■ Task instructions
Print the data exactly, leaving nothing out.

■ Data extract
Begin

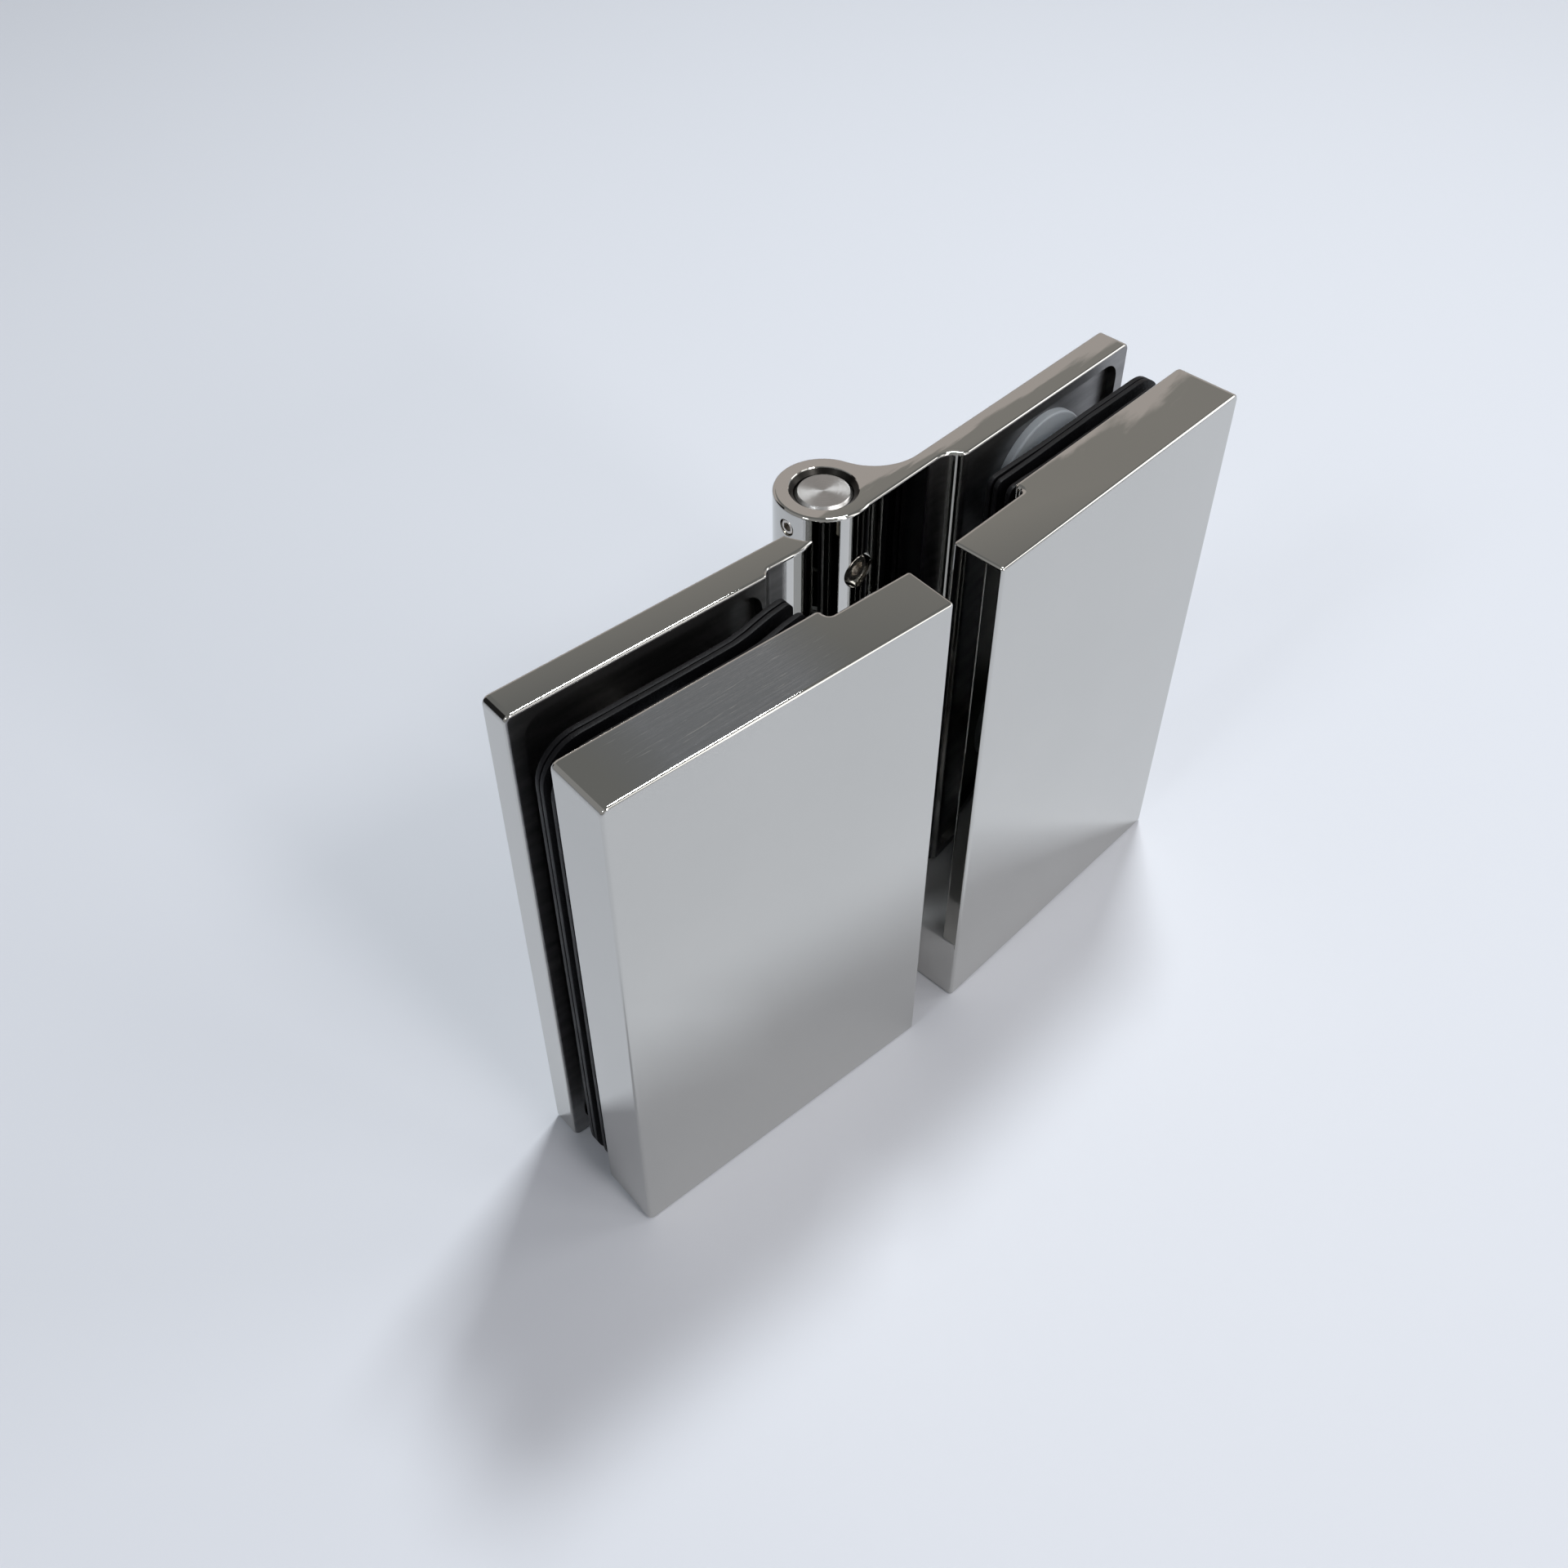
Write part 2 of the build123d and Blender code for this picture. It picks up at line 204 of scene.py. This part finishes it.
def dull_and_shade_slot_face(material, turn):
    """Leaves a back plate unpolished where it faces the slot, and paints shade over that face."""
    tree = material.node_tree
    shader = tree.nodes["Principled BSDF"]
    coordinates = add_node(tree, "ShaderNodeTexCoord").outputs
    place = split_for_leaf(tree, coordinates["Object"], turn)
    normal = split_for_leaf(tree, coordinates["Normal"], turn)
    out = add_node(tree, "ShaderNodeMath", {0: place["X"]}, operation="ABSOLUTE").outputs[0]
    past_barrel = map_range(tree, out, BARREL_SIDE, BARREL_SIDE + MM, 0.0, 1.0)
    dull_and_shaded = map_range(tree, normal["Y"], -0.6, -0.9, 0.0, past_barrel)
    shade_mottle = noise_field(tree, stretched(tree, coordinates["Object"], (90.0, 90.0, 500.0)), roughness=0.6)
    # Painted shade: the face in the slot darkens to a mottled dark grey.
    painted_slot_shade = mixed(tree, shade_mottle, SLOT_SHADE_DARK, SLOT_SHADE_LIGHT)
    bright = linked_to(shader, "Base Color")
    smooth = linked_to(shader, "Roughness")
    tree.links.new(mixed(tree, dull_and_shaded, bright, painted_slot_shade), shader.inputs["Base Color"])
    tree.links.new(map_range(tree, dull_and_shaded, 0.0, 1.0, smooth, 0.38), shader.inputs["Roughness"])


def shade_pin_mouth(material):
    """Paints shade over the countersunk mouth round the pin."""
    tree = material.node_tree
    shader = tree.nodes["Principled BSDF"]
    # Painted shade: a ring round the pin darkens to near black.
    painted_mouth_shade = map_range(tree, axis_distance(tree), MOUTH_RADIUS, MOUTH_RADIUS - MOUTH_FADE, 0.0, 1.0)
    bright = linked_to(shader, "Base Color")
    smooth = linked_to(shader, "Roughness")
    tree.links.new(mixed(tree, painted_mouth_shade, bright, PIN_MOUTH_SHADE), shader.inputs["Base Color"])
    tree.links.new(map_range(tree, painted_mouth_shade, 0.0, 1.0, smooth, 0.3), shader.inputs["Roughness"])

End

■ Result of this exercise
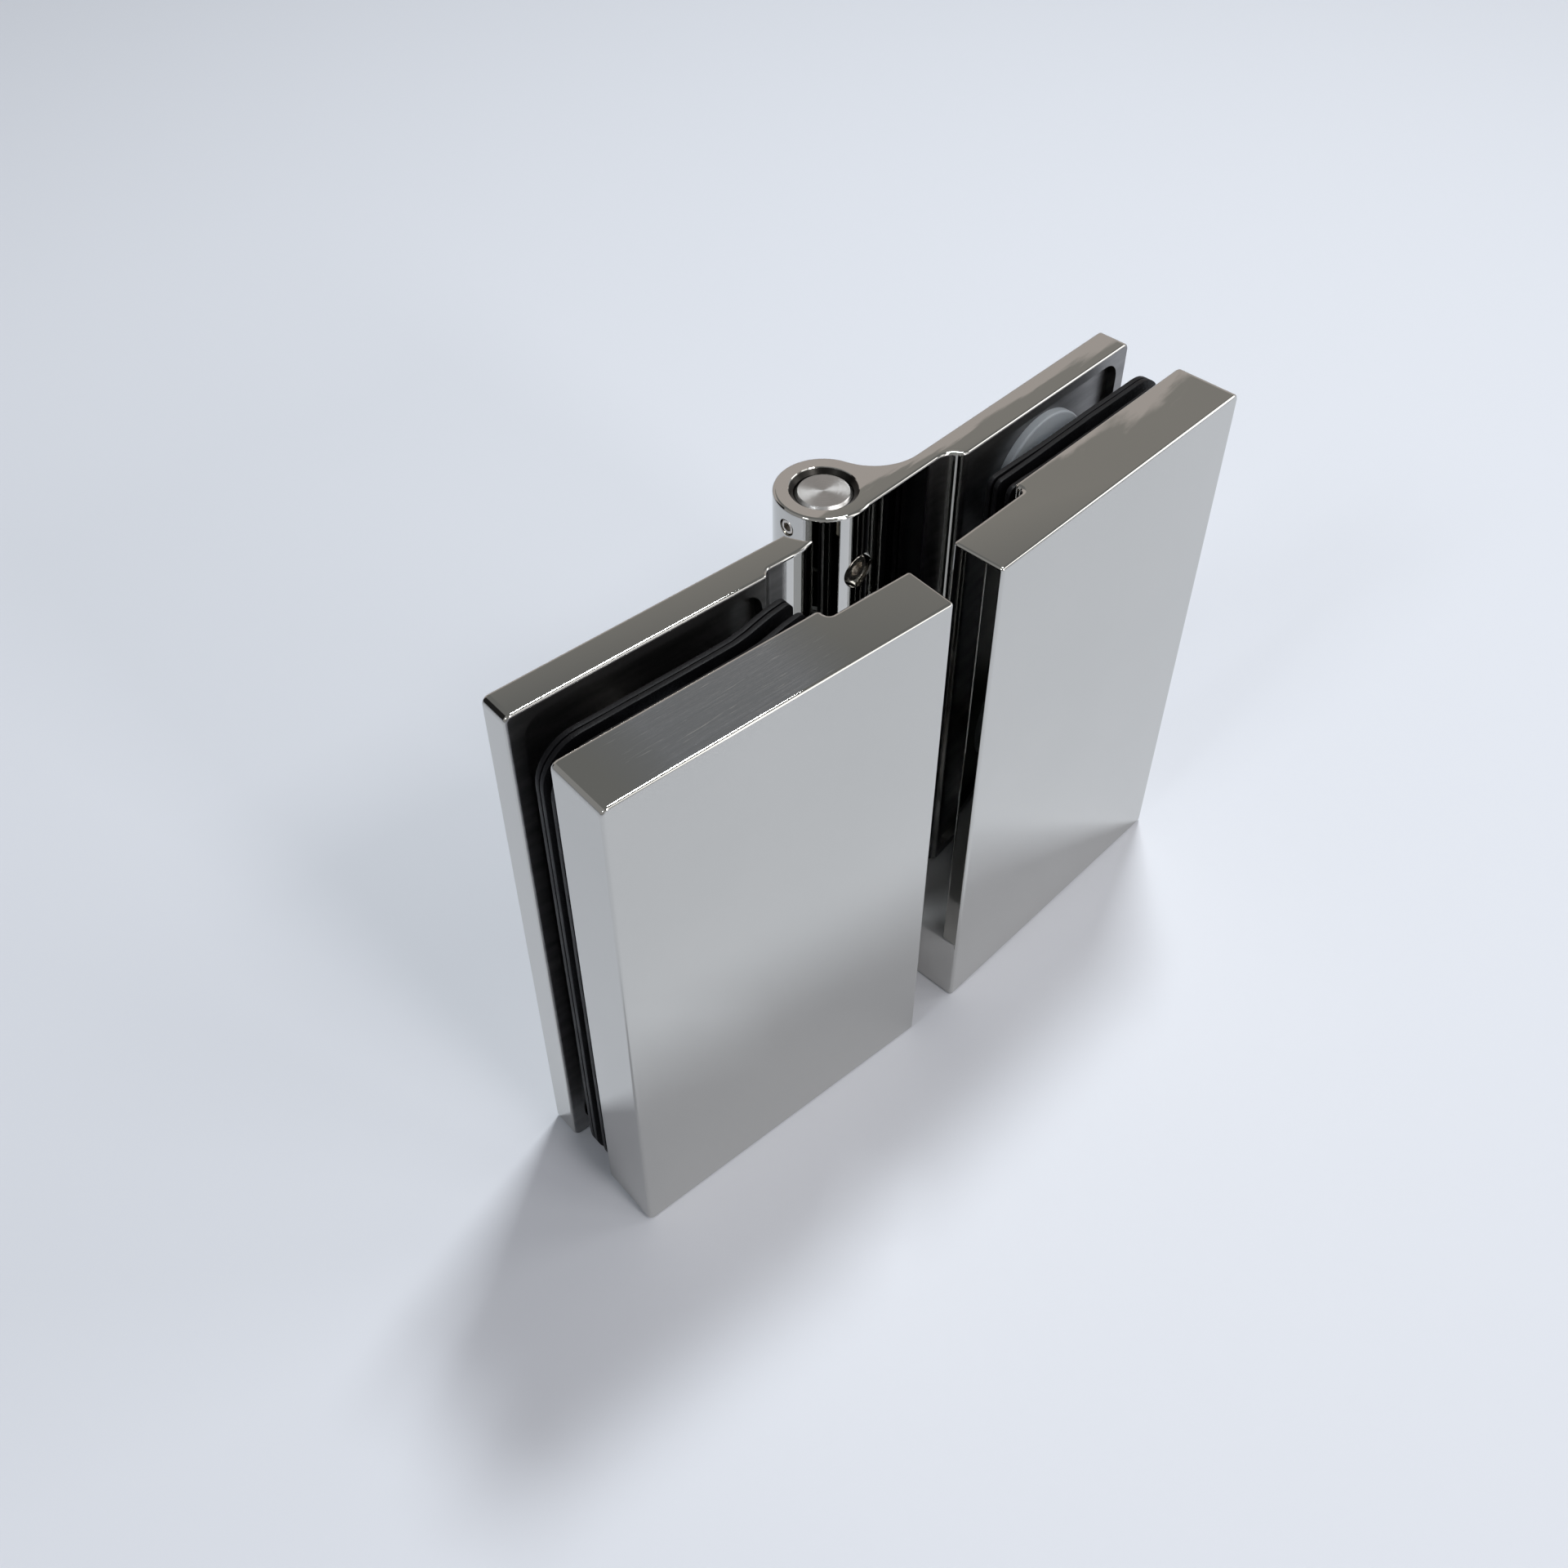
Write part 2 of the build123d and Blender code for this picture. It picks up at line 204 of scene.py. This part finishes it.
def dull_and_shade_slot_face(material, turn):
    """Leaves a back plate unpolished where it faces the slot, and paints shade over that face."""
    tree = material.node_tree
    shader = tree.nodes["Principled BSDF"]
    coordinates = add_node(tree, "ShaderNodeTexCoord").outputs
    place = split_for_leaf(tree, coordinates["Object"], turn)
    normal = split_for_leaf(tree, coordinates["Normal"], turn)
    out = add_node(tree, "ShaderNodeMath", {0: place["X"]}, operation="ABSOLUTE").outputs[0]
    past_barrel = map_range(tree, out, BARREL_SIDE, BARREL_SIDE + MM, 0.0, 1.0)
    dull_and_shaded = map_range(tree, normal["Y"], -0.6, -0.9, 0.0, past_barrel)
    shade_mottle = noise_field(tree, stretched(tree, coordinates["Object"], (90.0, 90.0, 500.0)), roughness=0.6)
    # Painted shade: the face in the slot darkens to a mottled dark grey.
    painted_slot_shade = mixed(tree, shade_mottle, SLOT_SHADE_DARK, SLOT_SHADE_LIGHT)
    bright = linked_to(shader, "Base Color")
    smooth = linked_to(shader, "Roughness")
    tree.links.new(mixed(tree, dull_and_shaded, bright, painted_slot_shade), shader.inputs["Base Color"])
    tree.links.new(map_range(tree, dull_and_shaded, 0.0, 1.0, smooth, 0.38), shader.inputs["Roughness"])


def shade_pin_mouth(material):
    """Paints shade over the countersunk mouth round the pin."""
    tree = material.node_tree
    shader = tree.nodes["Principled BSDF"]
    # Painted shade: a ring round the pin darkens to near black.
    painted_mouth_shade = map_range(tree, axis_distance(tree), MOUTH_RADIUS, MOUTH_RADIUS - MOUTH_FADE, 0.0, 1.0)
    bright = linked_to(shader, "Base Color")
    smooth = linked_to(shader, "Roughness")
    tree.links.new(mixed(tree, painted_mouth_shade, bright, PIN_MOUTH_SHADE), shader.inputs["Base Color"])
    tree.links.new(map_range(tree, painted_mouth_shade, 0.0, 1.0, smooth, 0.3), shader.inputs["Roughness"])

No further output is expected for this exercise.